#### WHAT THE TASK REQUIRES:
Would you quote the material below from its first line through the line containing "outer_right = joined((OUTER_RIGHT, LEG_ROWS", exactly and with both ends included?

#### GIVEN MATERIAL:
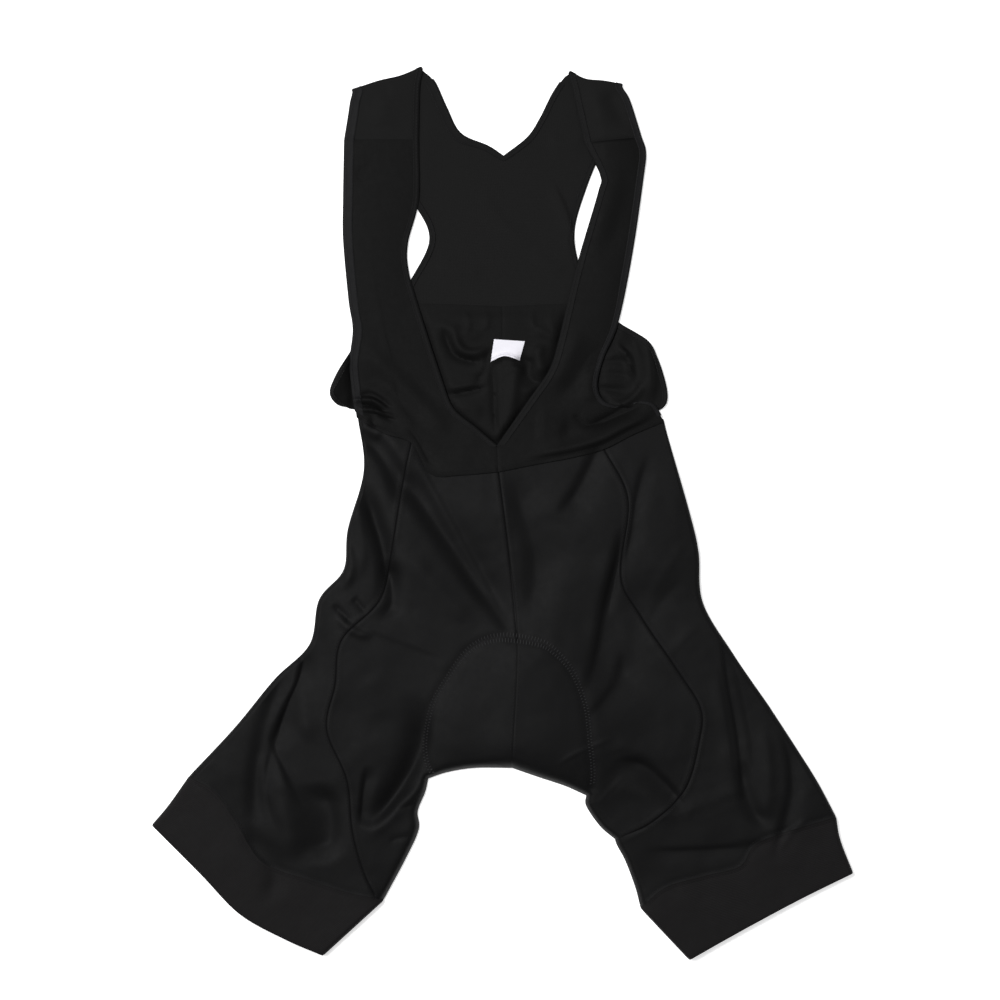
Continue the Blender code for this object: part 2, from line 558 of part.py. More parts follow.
def build():
    clear_scene()
    knit = material("black knit", BLACK_KNIT, 0.75)
    mesh = material("black mesh", BLACK_MESH, 0.85)
    band = material("black gripper band", BLACK_BAND, 0.8)
    hem = material("black hem", BLACK_HEM, 0.7)
    padding = material("grey padding", PAD_GREY, 0.9)
    white = material("white label", LABEL_WHITE, 0.6)

    seam_left = joined((GRIPPER_SEAM_LEFT, LEG_COLUMNS), (GRIPPER_SEAM_LEFT_END, 1))
    seam_right = smooth(GRIPPER_SEAM_RIGHT, LEG_COLUMNS)
    side_left = smooth(SIDE_SEAM_LEFT, LEG_ROWS)
    side_right = joined((SIDE_SEAM_RIGHT, LEG_ROWS),
                        (SIDE_SEAM_RIGHT[-1:] + INNER_LEG_RIGHT_LOW[1:], INNER_EDGE_ROWS))
    side_left[-1] = seam_left[LEG_COLUMNS]
    outer_left = smooth(OUTER_LEFT, LEG_ROWS)
    outer_right = joined((OUTER_RIGHT, LEG_ROWS - 8), (OUTER_RIGHT_LOW, 8 + INNER_EDGE_ROWS))

    front_left = front_panel(SIDE_SEAM_LEFT, CENTRE_FRONT, CROTCH_LEFT,
                             INNER_LEG_LEFT, WAIST_LEFT[2:], (12, 4, 6))
    front_right = front_panel(SIDE_SEAM_RIGHT, CENTRE_FRONT, CROTCH_RIGHT,
                              INNER_LEG_RIGHT, WAIST_RIGHT[2:], (12, 5, 5))
    cloth("front_left", [front_left], KNIT, knit)
    cloth("front_right", [front_right], KNIT, knit)
    cloth("side_left", [side_panel(side_left, outer_left, UNDER_LEFT, WAIST_LEFT[2::-1],
                                   seam_left[:LEG_COLUMNS + 1])], KNIT, knit)
    cloth("side_right", [side_panel(side_right, outer_right, UNDER_RIGHT, WAIST_RIGHT[2::-1],
                                    seam_right)], KNIT, knit)

    back_left = back_panel(BACK_ARM_LEFT, UNDER_LEFT, seam_left, YOKE_WAIST_LEFT,
                           ((CROTCH_LEFT, 4), (INNER_LEG_LEFT, 8)), LEG_ROWS)
    back_right = back_panel(BACK_ARM_RIGHT, UNDER_RIGHT, seam_right, YOKE_WAIST_RIGHT,
                            ((CROTCH_RIGHT, 5), (INNER_LEG_RIGHT, 5), (INNER_LEG_RIGHT_LOW, 6)),
                            LEG_ROWS + INNER_EDGE_ROWS)
    cloth("back_left", [back_left], KNIT, knit)
    cloth("back_right", [back_right], KNIT, knit)

    bib_left = bib_panel(BIB_OUTER_LEFT, BIB_NECK_LEFT, SHOULDER_SEAM_LEFT, WAIST_LEFT)
    bib_right = bib_panel(BIB_OUTER_RIGHT, BIB_NECK_RIGHT, SHOULDER_SEAM_RIGHT, WAIST_RIGHT)
    cloth("bib_front_left", [bib_left], KNIT, knit)
    cloth("bib_front_right", [bib_right], KNIT, knit)

    yoke_left, whole_left, flap_left = yoke_half(
        YOKE_ARM_LEFT, YOKE_NECK_LEFT, YOKE_WAIST_LEFT, SHOULDER_LEFT,
        FLAP_OUTER_LEFT, FLAP_NECK_LEFT, SHOULDER_SEAM_LEFT)
    yoke_right, whole_right, flap_right = yoke_half(
        YOKE_ARM_RIGHT, YOKE_NECK_RIGHT, YOKE_WAIST_RIGHT, SHOULDER_RIGHT,
        FLAP_OUTER_RIGHT, FLAP_NECK_RIGHT, SHOULDER_SEAM_RIGHT)
    cloth("back_yoke", [whole_left, whole_right], YOKE_MESH, mesh)

    cloth("gripper_left", [gripper_band(GRIPPER_OUTER_LEFT, GRIPPER_INNER_LEFT, seam_left, HEM_LEFT)],
          GRIPPER, band, ring=True)
    cloth("gripper_right", [gripper_band(GRIPPER_OUTER_RIGHT, GRIPPER_INNER_RIGHT, seam_right,
                                         HEM_RIGHT)], GRIPPER, band, ring=True)

    for side, flap, bib in (("left", flap_left, bib_left), ("right", flap_right, bib_right)):
        neck = edge_rows(np.concatenate([flap, bib[1:]]), True)
        cloth("neck_hem_" + side, [strip_on(neck, HEM_WIDTH, KNIT)], HEM, hem)
        arm = edge_rows(np.concatenate([flap, bib[1:]]), False)
        cloth("arm_hem_" + side, [strip_on(arm, ARM_HEM_WIDTH, KNIT)], HEM, hem)
    for side, yoke, back in (("left", yoke_left, back_left), ("right", yoke_right, back_right)):
        rows = [row[:4] for row in yoke[-3:0:-1]] + [row[:4] for row in back[:BACK_ARM_ROWS]]
        cloth("back_arm_hem_" + side, [strip_on(np.array(rows), HEM_WIDTH, KNIT)], HEM, hem)
    cloth("back_neck_hem", [strip_on(neck_rows((yoke_left, yoke_right)), HEM_WIDTH, YOKE_MESH)], HEM, hem)

    seat_pad(padding)
    care_label(white)
    centre_pieces()


def centre_pieces():
    """Moves every piece so that the origin is the middle of the underside's box."""
    shapes = bpy.context.evaluated_depsgraph_get()
    pieces = [piece for piece in bpy.data.objects if piece.type == "MESH"]
    points = []
    for piece in pieces:
        mesh = piece.evaluated_get(shapes).data
        flat = np.empty(len(mesh.vertices) * 3)
        mesh.vertices.foreach_get("co", flat)
        points.append(flat.reshape(-1, 3))
    points = np.vstack(points)
    low, high = points.min(axis=0), points.max(axis=0)
    for piece in pieces:
        piece.location = (-(low[0] + high[0]) / 2, -(low[1] + high[1]) / 2, -low[2])


build()
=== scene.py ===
"""Cycling bib shorts laid flat on a pale surface, front up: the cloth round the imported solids.

Frame: metres, +Z up from the surface, +Y towards the shoulders, +X towards the right-hand leg as
it is seen from above. Tables are in millimetres, and MM turns them into metres.

Every panel is a grid [row, column] of middle points. Its plan is a patch between four seams or
edges, and its height is read from one height field for the upper layer, one for the bib over it
and one for the lower layer, so that panels which share a seam meet there. The creases are rows of
fold tables, each with its own height, half widths and path.
"""

import math

import bpy
import numpy as np
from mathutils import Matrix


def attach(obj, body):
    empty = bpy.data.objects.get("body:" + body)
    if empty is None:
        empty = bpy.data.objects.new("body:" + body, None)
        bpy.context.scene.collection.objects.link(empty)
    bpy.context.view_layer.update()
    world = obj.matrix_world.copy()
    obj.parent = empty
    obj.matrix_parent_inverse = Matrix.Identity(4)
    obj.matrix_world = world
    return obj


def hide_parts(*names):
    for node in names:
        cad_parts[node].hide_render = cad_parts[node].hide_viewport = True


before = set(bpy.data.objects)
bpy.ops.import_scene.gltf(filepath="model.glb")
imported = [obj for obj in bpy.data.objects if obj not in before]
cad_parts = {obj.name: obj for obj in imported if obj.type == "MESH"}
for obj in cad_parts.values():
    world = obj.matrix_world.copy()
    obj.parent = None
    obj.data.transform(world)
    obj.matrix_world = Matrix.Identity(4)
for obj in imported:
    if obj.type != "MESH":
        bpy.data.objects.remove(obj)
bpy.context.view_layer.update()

MM = 0.001
SIDES = ("left", "right")

# walls of cloth
KNIT = 1.2
YOKE_MESH = 1.0
GRIPPER = 1.6
HEM = 0.5
LABEL = 0.6
THREAD = 0.22
COVER_THREAD = 0.46

# stitches: pitch, the share of it that a stitch is long, height over the cloth, distance of twin
# rows from a side seam and from the centre front; pitch and reach of the cover stitch's rungs
STITCH_PITCH = 3.0
STITCH_SHARE = 0.72
STITCH_LIFT = 0.12
SEAM_TWIN = 2.6
CENTRE_TWIN = 2.2
COVER_PITCH = 2.9
RUNG = 2.5
LONGEST_RUNG = 4.9

# how pieces meet: points of one piece this near (in metres) are one, seams lap a little, layers
# lie apart
WELD = 2e-6
SEAM_LAP = 0.12
LAYER_GAP = 0.35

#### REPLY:
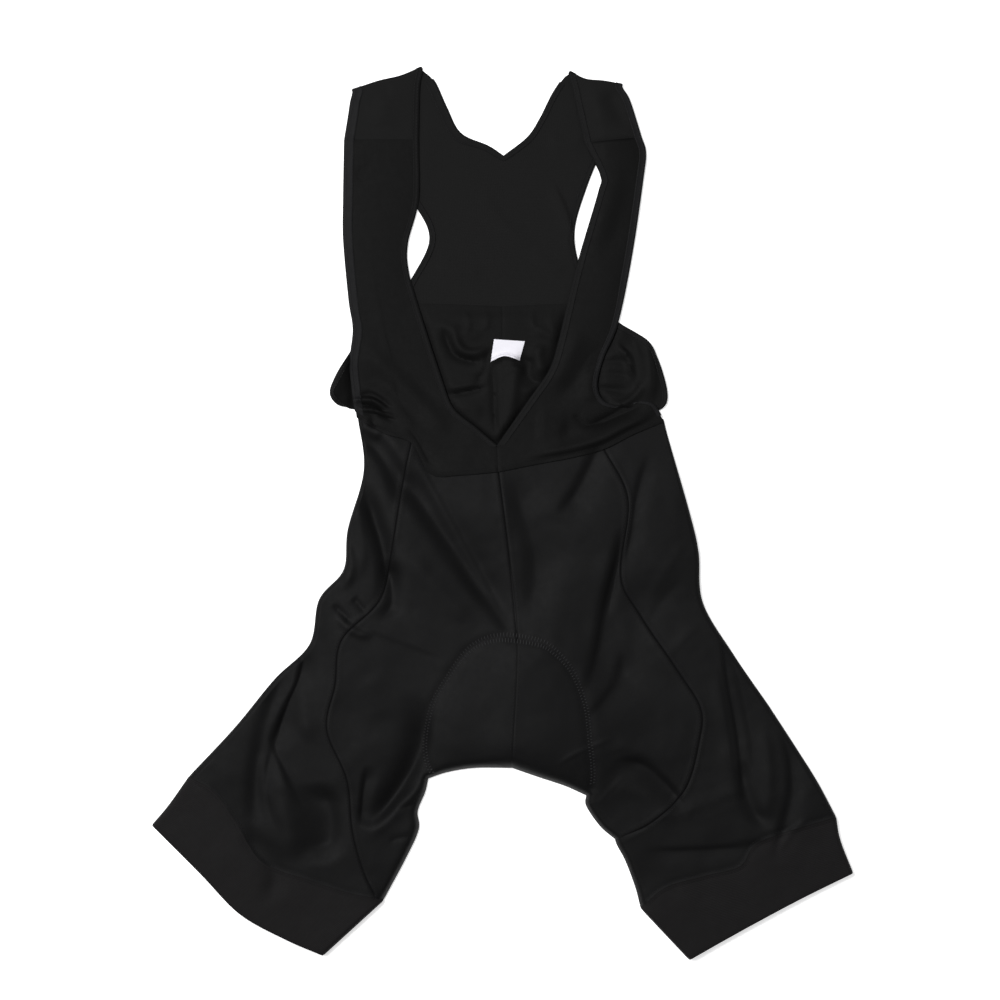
Continue the Blender code for this object: part 2, from line 558 of part.py. More parts follow.
def build():
    clear_scene()
    knit = material("black knit", BLACK_KNIT, 0.75)
    mesh = material("black mesh", BLACK_MESH, 0.85)
    band = material("black gripper band", BLACK_BAND, 0.8)
    hem = material("black hem", BLACK_HEM, 0.7)
    padding = material("grey padding", PAD_GREY, 0.9)
    white = material("white label", LABEL_WHITE, 0.6)

    seam_left = joined((GRIPPER_SEAM_LEFT, LEG_COLUMNS), (GRIPPER_SEAM_LEFT_END, 1))
    seam_right = smooth(GRIPPER_SEAM_RIGHT, LEG_COLUMNS)
    side_left = smooth(SIDE_SEAM_LEFT, LEG_ROWS)
    side_right = joined((SIDE_SEAM_RIGHT, LEG_ROWS),
                        (SIDE_SEAM_RIGHT[-1:] + INNER_LEG_RIGHT_LOW[1:], INNER_EDGE_ROWS))
    side_left[-1] = seam_left[LEG_COLUMNS]
    outer_left = smooth(OUTER_LEFT, LEG_ROWS)
    outer_right = joined((OUTER_RIGHT, LEG_ROWS - 8), (OUTER_RIGHT_LOW, 8 + INNER_EDGE_ROWS))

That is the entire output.